La vida nos introduce en una especie de templo cósmico que tiene por bóveda los mares celestes y por naves las regiones del mundo; por cuyo interior navegan los seres humanos, a la espera de conciliar mareas y de reconciliar oleajes. Para ello, hay que comprometerse por remar sobrellevándonos mutuamente, mediante una actitud responsable que aminore tensiones con el análogo y disminuya afanes destructivos entre nosotros y con la naturaleza.
No olvidemos que tenemos una misión de gobierno y de custodia, ante los continuos movimientos, algunos de ellos de retroceso, causados por nuestras miserias e imperios inhumanos. Desde luego, esta frialdad con la que nos batimos, o el mismo espíritu de indiferencia que cultivamos, nos están dejando sin corazón. Ojalá aprendamos a ser hogar y a cultivar el amor como don supremo, dejando a un lado al dinero que nos lleva a la hecatombe.

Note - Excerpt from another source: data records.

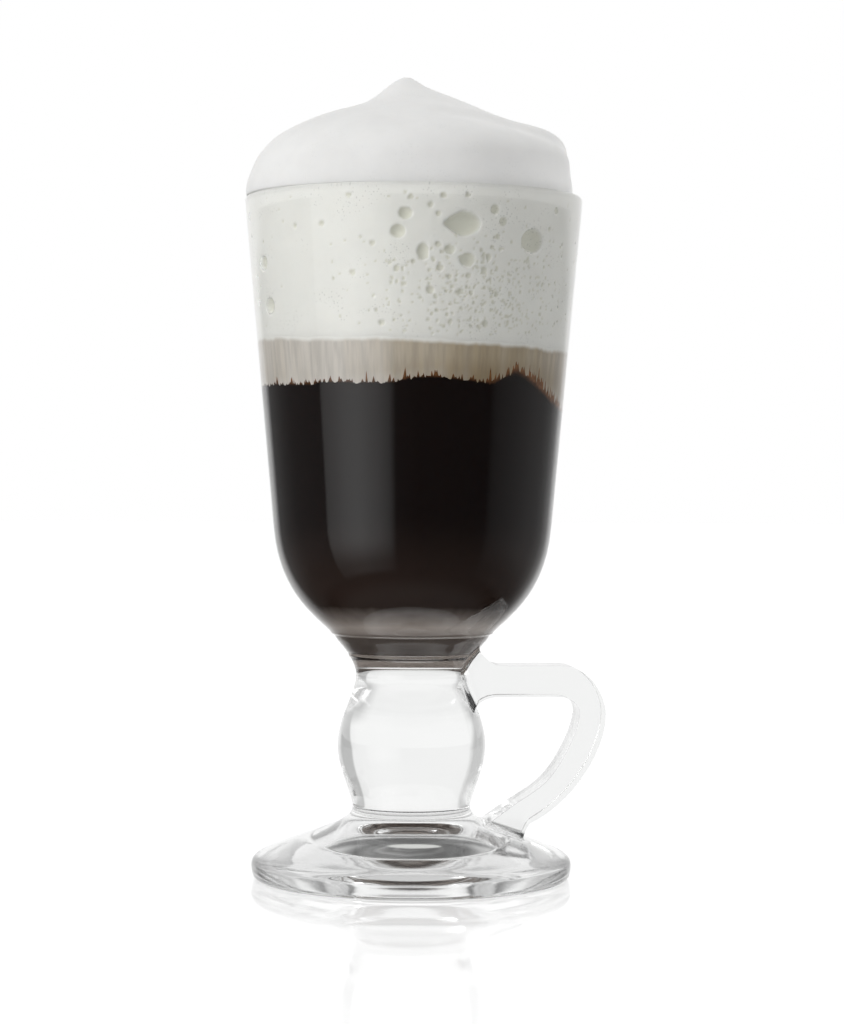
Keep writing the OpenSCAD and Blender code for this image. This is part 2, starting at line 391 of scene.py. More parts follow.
def strap_section(half_w, half, rounding):
    """The strap's rounded oblong cross section: each line's place across the strap and through it."""
    corners = ((1, 1), (-1, 1), (-1, -1), (1, -1))
    corner_steps = 8
    flat_steps = 5
    lines = []
    for k, (sy, su) in enumerate(corners):
        for j in range(corner_steps + 1):
            a = math.radians(90 * (k + j / corner_steps))
            y = (half_w - rounding) * sy + rounding * math.cos(a)
            u = (half - rounding) * su + rounding * math.sin(a)
            lines.append((y, u))
        ny, nu = corners[(k + 1) % 4]
        a = math.radians(90 * (k + 1))
        for j in range(1, flat_steps):
            t = j / flat_steps
            y = (half_w - rounding) * (sy + (ny - sy) * t) + rounding * math.cos(a)
            u = (half - rounding) * (su + (nu - su) * t) + rounding * math.sin(a)
            lines.append((y, u))
    return lines


def body_point(outline, theta, distance):
    """Points and normals of the outside, by angle round the axis and distance along the outline."""
    r, z, nr, nz = np.moveaxis(outline.at(np.asarray(distance)), -1, 0)
    c = np.cos(theta)
    s = np.sin(theta)
    return np.stack([r * c, r * s, z], axis=-1), np.stack([nr * c, nr * s, nz], axis=-1)


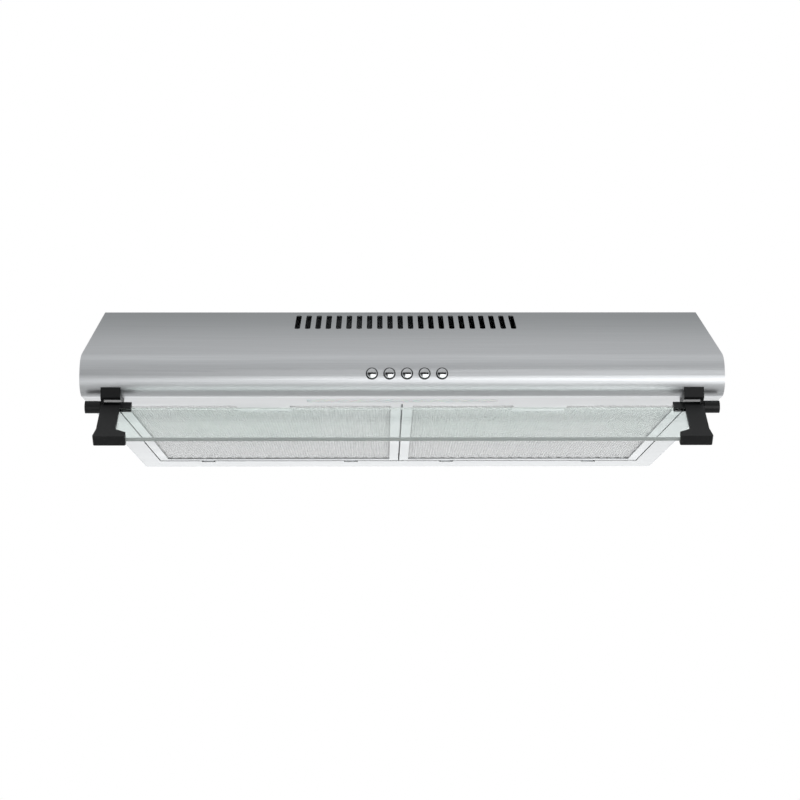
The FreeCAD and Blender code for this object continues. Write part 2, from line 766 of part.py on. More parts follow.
def visor_arm():
    """The right arm: head, knuckle, shoulder over the fixed eye, stem and flared foot."""
    head_end = web_inner_x - REST_GAP
    knuckle_start = web_inner_x + WEB_T + REST_GAP
    head = box(head_inner_x, head_end, -HEAD_HALF_T, HEAD_HALF_T, -HEAD_DROP, HEAD_TOP)
    knuckle = rod_x(KNUCKLE_R, head_end, knuckle_outer_x, 0, 0)
    clear_r = EYE_R + REST_GAP
    over_eye = box(head_end, knuckle_start, -KNUCKLE_R, KNUCKLE_R, -SHOULDER_TOP, KNUCKLE_R)
    knuckle = knuckle.cut([rod_x(clear_r, head_end, knuckle_start, 0, 0), over_eye])
    glass_face = -GLASS_T / 2
    stem_top = -clear_r
    foot_top = -ARM_LENGTH + FOOT_HEIGHT
    stem = box(stem_inner_x, stem_outer_x, glass_face - ARM_STEM_T, glass_face, foot_top, stem_top)
    arm = joined([head, knuckle, stem, arm_foot(foot_top)])
    bore = rod_x(PIN_R, knuckle_outer_x - PIN_LENGTH, knuckle_outer_x, 0, 0)
    return tilted(arm.cut([glass_body(SEAM / 2), bore]))


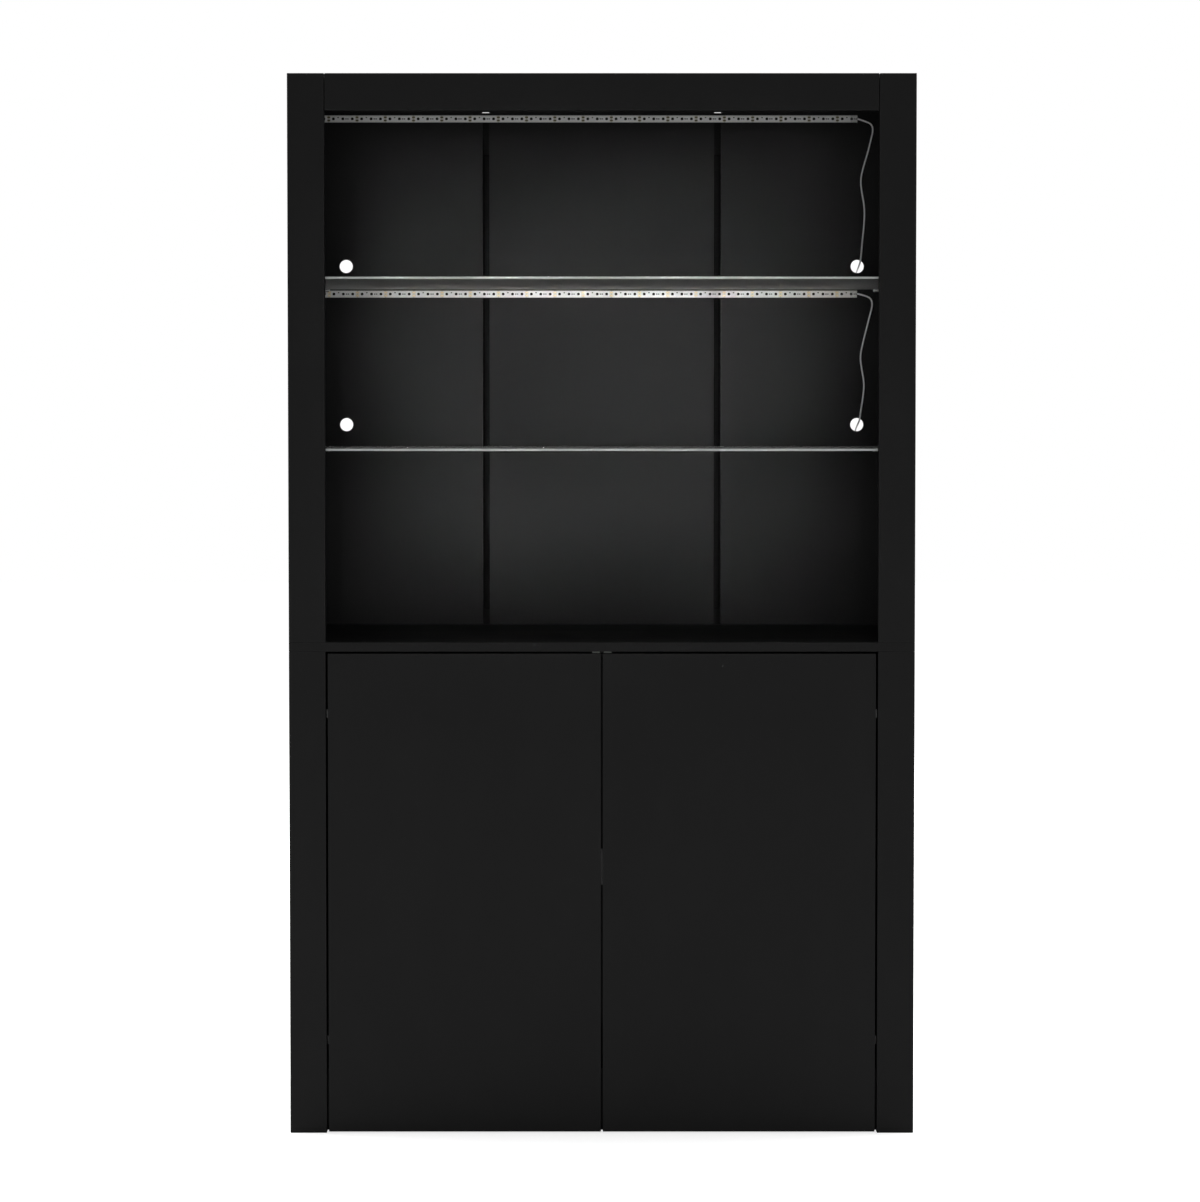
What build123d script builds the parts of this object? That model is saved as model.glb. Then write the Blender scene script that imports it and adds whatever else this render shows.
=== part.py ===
from build123d import *
import os
from math import pi, radians, tan

os.makedirs("parts", exist_ok=True)

# A tall two-part display cabinet in black board: an open, lit display bay with two glass
# shelves stands on a low cupboard with two handle-less push-to-open doors.
# Millimetres. The origin is on the floor under the middle of the cabinet, the front faces -Y
# and +Z is up.

# Driving dimensions
cabinet_width = 1025.0
cabinet_depth = 412.0
cabinet_height = 1737.0
board = 15.0  # thickness of every structural board
thin_board = 5.0  # back panels
edge_round = 0.7  # rounding of the banded edges
stile_width = 60.0
fascia_height = 60.0
seam_gap = 1.0  # between the fascia and the stiles
mid_panel_top = 809.0
top_recess = 5.0  # top panel below the rim
kick_height = 88.0
kick_setback = 19.5  # kick board and bottom panel behind the front plane
batten_thickness = 10.0
batten_width = 60.0
back_slot_centre = 205.2  # the two upright slots between the back panels
back_slot_width = 12.4
back_top_slit = 0.8  # back panels stop this far below the top panel
rebate = 6.0  # back panels sit this deep in the side panels

# Worked out from them
half_width = cabinet_width / 2
front = -cabinet_depth / 2
rear = cabinet_depth / 2
frame_rear = front + board  # rear face of stiles, fascia and doors
panel_rear = rear - batten_thickness  # rear face of the carcass boards and back panels
back_face = panel_rear - thin_board  # front face of the back panels
side_inner = half_width - board
opening_half = half_width - stile_width
mid_panel_bottom = mid_panel_top - board
top_panel_top = cabinet_height - top_recess
top_panel_bottom = top_panel_top - board
back_top = top_panel_bottom - back_top_slit
bottom_top = kick_height + board
inner_front = front + kick_setback

# Doors
door_hinge_gap = 3.5
door_top_gap = 3.5
door_floor_gap = 2.0
door_centre_gap = 3.0
door_outer = opening_half - door_hinge_gap
door_inner = door_centre_gap / 2
door_top = mid_panel_bottom - door_top_gap

# Glass shelves and their pins
glass = 4.0
glass_polish = 0.4
glass_front = front + 24.0
glass_side_gap = 1.0
glass_rear_gap = 1.0
glass_undersides = {"glass_shelf_upper": 1404.0, "glass_shelf_lower": 1122.0}
pin_radius = 2.5
pin_bore = 7.0
pin_reach = 17.5
inner_shelf_underside = 430.0
inner_shelf_front = front + 46.0
inner_shelf_clearance = 1.0

# Cable holes through the outer back panels
cable_hole_radius = 11.75
cable_hole_x = 453.0
cable_hole_heights = (1444.7, 1164.4)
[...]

Mayormente, en nuestra época, la ciudadanía no ha respetado el hábitat, deformándolo a su capricho, haciendo irrespirable el aire y contaminándolo todo, llegando a alterar los sistemas hidrogeológicos y atmosféricos, desertizando espacios verdes, sin apenas considerar el ámbito marino; por cierto, uno de los componentes primordiales de nuestro planeta, sobre todo para estabilizar el clima, mantener la vida en la tierra y facilitar el bienestar de sus pobladores. A todo esto, hay que añadir las formas de industrialización salvaje, humillando lo que es un jardín de biodiversidad, nuestra morada. Quizás esto nos pase, por no haber meditado el gran libro de la creación.
Toda esta penosa realidad, debe hacernos repensar con actuaciones eficaces, antes de que nos sobrecojan los siniestros, acrecentando los problemas de supervivencia, con una labor conjunta de mejora global de las condiciones existenciales. La casa común nos requiere a todos, sin excepciones, para lograr una nueva armonía.